Although not seriously injured, the immigrant girl was certainly traumatized by the incident, as was her family, whose ambiguous immigration status left them unable to consider pressing legal charges against the school district.

Although district administrators have now publicly confirmed the reality of this shocking incident, they have taken no administrative action against the white teacher in question, and have declared the matter closed.

Perhaps coincidentally, Elaine Gantz Berman, President of the Denver Board of Education, is one of Colorado’s leading opponents of Amendment 31 and successfully persuaded her Board to unanimously oppose the desegregation measure in question.

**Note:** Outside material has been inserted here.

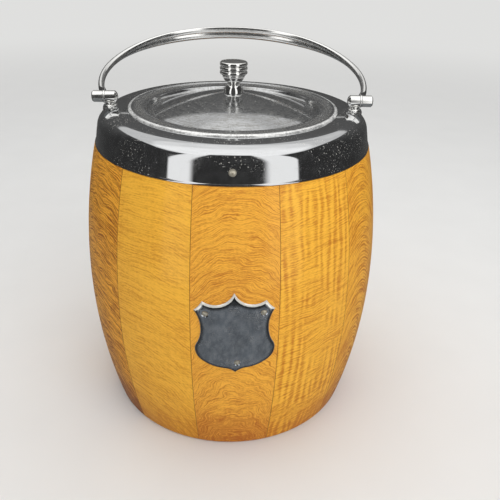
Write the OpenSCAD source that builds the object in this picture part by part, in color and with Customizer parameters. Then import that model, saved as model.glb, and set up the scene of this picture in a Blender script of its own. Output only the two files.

Some of these unfolding events are discussed in the article contained below from Saturday’s Denver Rocky Mountain News, whose print edition carried photos of the charred remains of Ms. Montero’s car under appropriately large headlines.

I should note that the editorial page of that same paper strongly opposed Amendment 31, announcing its unexpected position just days after reporting the $3M donation, and has just published yet another editorial again urging a No vote.

 

Under normal circumstances, billionaires funding massive advertising campaigns advocating racial segregation and stoking immigration fears, advocacy soon followed by fire-bombings directed against immigrant rights activists and attacks on immigrant Latino students by white teachers might seems stories of considerable interest to our always ratings-hungry national media. But as yet, very little of this has been covered.

One exception was Friday’s strong editorial in Investors Business Daily, which I am attaching below. I am also attaching an excellent column on the nature of the Colorado No campaign by Al Knight, an editorial writer for the Denver Post, and a similar column by Mike Rosen, a local commentator.

As mentioned earlier, there is a huge historical difference between gripping tragedy and dry statistics. But sometimes that difference merely amounts to whether television camera happen to be pointing in a particular direction or not.